Non mancano ovviamente le più tipiche parti d’azione esagerata e fumettistica che però seguono binari prevedibilissimi, dirette con la consueta confusione del cinema action più generico (in cui ci fidiamo che le cose stanno accadendo più che capirle e seguirle davvero), e questo nonostante il regista di seconda unità sia un ex stuntman, Markos Rounthwaite. Questo non sarebbe nemmeno troppo un problema, essendoci abituati, se non fosse che il film, ovviamente, pretende anche di fare della commedia tramite l’azione.

È tutto figlio purtroppo di quello che pare un unico equivoco, cioè il fatto che Elizabeth Banks, qui regista al secondo film dopo Pitch Perfect 2 (un’altra storia di una banda di ragazze), crede davvero alle esagerazioni che mette in scena.

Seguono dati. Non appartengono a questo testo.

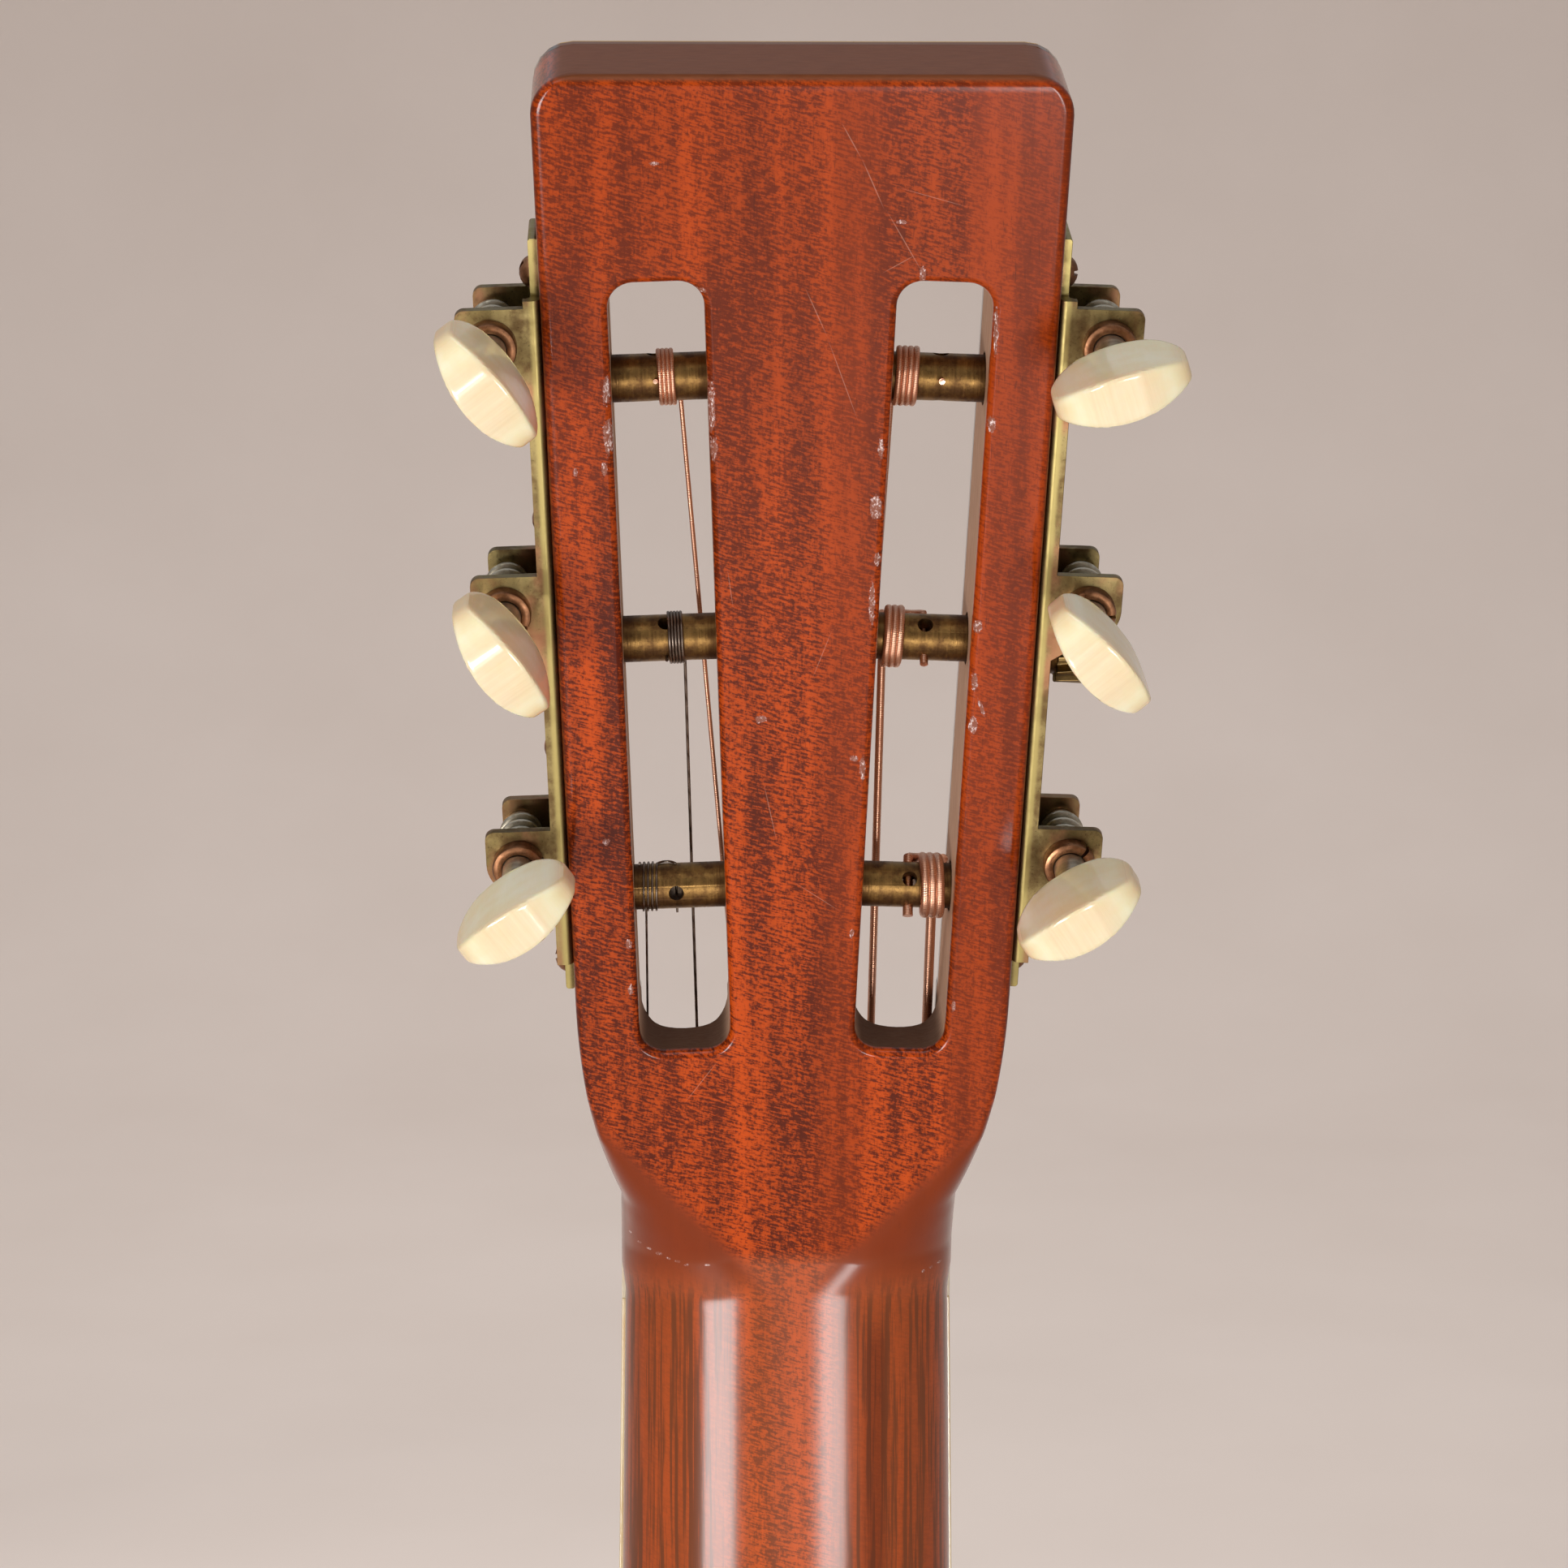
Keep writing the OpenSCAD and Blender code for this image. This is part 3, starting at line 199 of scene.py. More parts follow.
# %% [markdown]
# ## Neck and headstock, one piece of mahogany
# A neck is carved from one blank. Its section changes all the way: a slab with eased edges at the
# headstock, a rounded C along the shaft, and a deep narrow heel. Lofting many thin rings through
# those sections gives one continuous skin, and the crease where the flat back of the headstock
# runs out into the round shaft comes by itself. The slots are cut afterwards with a cutter whose
# mouth flares like a rounding bit, so their edges come out rounded as well.

# %% Sections of the neck
NUT_HALF, JOINT_HALF, NECK_T, SWELL = 22.8, 27.2, 17.0, 2.0
BREAK_Z = -(NECK_T * math.cos(HEAD_TILT) - HEAD_THICK) / math.sin(HEAD_TILT)
NUT_Z = BREAK_Z - 5.3
SCALE, FRET_COUNT, BOARD_T = 632.0, 19, 6.0
BODY_Z = NUT_Z - SCALE / 2
HEEL_LEN, HEEL_FOOT, HEEL_HALF, DEEP_NECK, CAP_T = 62.0, 14.0, 10.0, 84.0, 2.4
SHOULDER_R, STRAIGHT_S, TIP_R = 110.0, 38.0, 5.0
FACET_W, FACET_RISE = 7.7, 0.93  # the line between the flat back and the scooped facet beside it
ARC_S = STRAIGHT_S + SHOULDER_R * math.sin(FLARE)
ARC_W = HEAD_HALF + STRAIGHT_S * math.tan(FLARE) - SHOULDER_R * math.cos(FLARE)


def edge_half(s):
    if s > STRAIGHT_S:
        return HEAD_HALF + s * math.tan(FLARE)
    return max(NUT_HALF, ARC_W + math.sqrt(SHOULDER_R ** 2 - (s - ARC_S) ** 2))


def outline_half(s):
    into = min(TIP_R, max(0, s - HEAD_LEN + TIP_R))
    return edge_half(min(s, HEAD_LEN - TIP_R)) - TIP_R + math.sqrt(TIP_R ** 2 - into ** 2)


def neck_half(z):
    return NUT_HALF + (JOINT_HALF - NUT_HALF) * (NUT_Z - z) / (NUT_Z - BODY_Z)


def fret_z(n):
    return NUT_Z - SCALE * (1 - 2 ** (-n / 12))


print("the neck meets the body at z", round(BODY_Z, 1), "mm, and fret 12 lies at",
      round(fret_z(12), 1))

# %% [markdown]
# ## Rings of the neck
# Every ring starts and ends at the front face and goes over the back. A power a little under one
# makes its shoulders fuller than a circle, as a carver leaves them. The same function draws the
# slab, the rounded shaft and the heel, so that neighbouring rings always join point to point.

# %% Rings of the neck
SHOULDER_STEPS, FULLNESS = 22, 0.88
EDGE_R = 1.3
BOARD_PROUD = 0.45  # the bound fingerboard stands out past the wood, as a cream line on each side


def section(half, depth, shoulder, flat, narrowing=0.0):
    """One ring of the neck: across and up from the front face, from one side to the other."""
    side = [(half, 0.0)]
    for i in range(SHOULDER_STEPS + 1):
        a = math.pi / 2 * i / SHOULDER_STEPS
        x = flat + (half - flat) * max(0, math.cos(a)) ** FULLNESS
        y = depth - shoulder + shoulder * max(0, math.sin(a)) ** FULLNESS
        side.append((x * (1 - narrowing * y / depth), y))
    return side + [(-x, y) for x, y in reversed(side)]


def head_ring(s):
    shoulder = 1.2 + (HEAD_THICK - 3) * (1 - min(1, s / 24) ** 0.75)
    inset = 0.0
    if s > HEAD_LEN - EDGE_R:
        inset = EDGE_R - math.sqrt(max(0, EDGE_R ** 2 - (s - HEAD_LEN + EDGE_R) ** 2))
    half = outline_half(s) - inset * 0.5
    flat = min(half - 1.4, FACET_W + FACET_RISE * s)
    ring = section(half, HEAD_THICK - inset, shoulder, flat)
    return [head_point(x, y - HEAD_THICK, s) for x, y in ring]


def shaft_ring(z):
    front = max(-NECK_T, -NECK_T + (z - BREAK_Z) * math.tan(HEAD_TILT))
    depth = SWELL * z / (BODY_Z + HEEL_LEN) - front
    half = NUT_HALF if z > BREAK_Z else neck_half(z)
    half -= BOARD_PROUD * min(1, max(0, (BREAK_Z - z) / 3))
    ring = section(half, depth, depth * 0.94, max(2, FACET_W + z))
    return [Vector((x, front + y, z)) * MM for x, y in ring]


def heel_ring(z):
    run = min(1, max(0, (BODY_Z + HEEL_LEN - z) / (HEEL_LEN - HEEL_FOOT)))
    grow = 1 - math.sqrt(max(0, 1 - run * run))
    start = NECK_T + SWELL
    depth = start + (DEEP_NECK - CAP_T - start) * grow
    flat = 2 + (JOINT_HALF * 0.8 - 2) * grow ** 2
    ring = section(neck_half(z) - BOARD_PROUD, depth, depth * (0.94 - 0.74 * math.sqrt(grow)), flat,
                   (1 - HEEL_HALF / JOINT_HALF) * grow)
    return [Vector((x, y - NECK_T, z)) * MM for x, y in ring]


print("a ring has", len(head_ring(50)), "points")

# %% [markdown]
# ## The neck's skin
# The rings stand close together where the form changes fast, at the rounded tip, at the crease and
# in the sweep of the heel, and far apart on the straight shaft. A few rings with a subdivision on
# top would be lighter, but they would round the crease away.

# %% Loft the neck
def steps(a, b, count):
    return [a + (b - a) * i / count for i in range(count + 1)]


tip_curve = [HEAD_LEN - TIP_R * (1 - math.cos(math.pi / 2 * i / 10)) for i in range(11)]
head_stations = tip_curve + [140, 120, 100, 80, 60] + steps(40, 2, 38)
heel_stations = [BODY_Z + HEEL_FOOT + (HEEL_LEN - HEEL_FOOT) * (1 - math.sin(math.pi / 2 * i / 24))
                 for i in range(25)]
rings = [head_ring(s) for s in head_stations]
rings += [shaft_ring(z) for z in steps(0, -30, 30) + steps(-36, -250, 30)]
rings += [heel_ring(z) for z in heel_stations + [BODY_Z]]
neck_wood = loft("neck_wood", rings)
print("neck lofted through", len(rings), "sections")

# %% [markdown]
# ## Slots, string channels and roller holes
# On the bench these are made with a router and a drill. Here each tool's path is a closed solid,
# and a Boolean takes them out of the neck in turn. The exact solver is used, because it leaves no
# holes where two cutters meet.

# %% Cut the slots and the roller holes
def cut(obj, *cutters):
    """Take the cutters out of obj, one after the other."""
    for cutter in cutters:
        boolean = obj.modifiers.new("cut", "BOOLEAN")
        boolean.object = cutter
        boolean.solver = "EXACT"
        bake(obj)
        bpy.data.objects.remove(cutter)
    return obj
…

Invece di divertirsi con i toni caricati, sembra trattare il film come un vero film di spionaggio e azione, come fosse The Bourne Identity, dimostrando poca dimestichezza con certe dinamiche e scarsa autoironia. Le conversazioni banali con i villain e le prevedibili svolte sono trattate con la gravitas dei momenti seri invece che con la leggerezza di necessari cliché. E del resto il fine politico del film è così forte che rivediamo il problema che spesso affligge i personaggi femminili protagonisti d’azione: la perfezione. I tre angeli sono fantastici, simpatici, rimorchiano, sono potenti ma anche teneri, intelligenti ma sognatrici, forti ma bisognose di conforto e in linea di massima non hanno problemi al di fuori della trama. In un’epoca di antieroi e personaggi ambigui sono bianche come i cavalieri della valle solitaria del west.

Finiscono di affossare il film seri problemi di ritmo e di recitazione (Kristen Stewart non se la cava male ma Ella Balinska è un disastro senza appello), trascinandolo a fatica fino al finale cui, si capisce, sognava di arrivare fin dall’inizio. Il momento cioè in cui capiamo che gli “angeli” sono in realtà le donne, un grande team tutto femminile che si aiuta e si sostiene sempre anche quando non sembrava. L’angelo è in realtà la metafora della donna potente, che sa prendere il destino in mano e non vuole più stare in un angolo.

Una chiusa sui titoli di coda piena di vere donne famose e di successo che fanno da allenatrici per le nuove reclute di Charlie figura come l’idea migliore di tutto il film.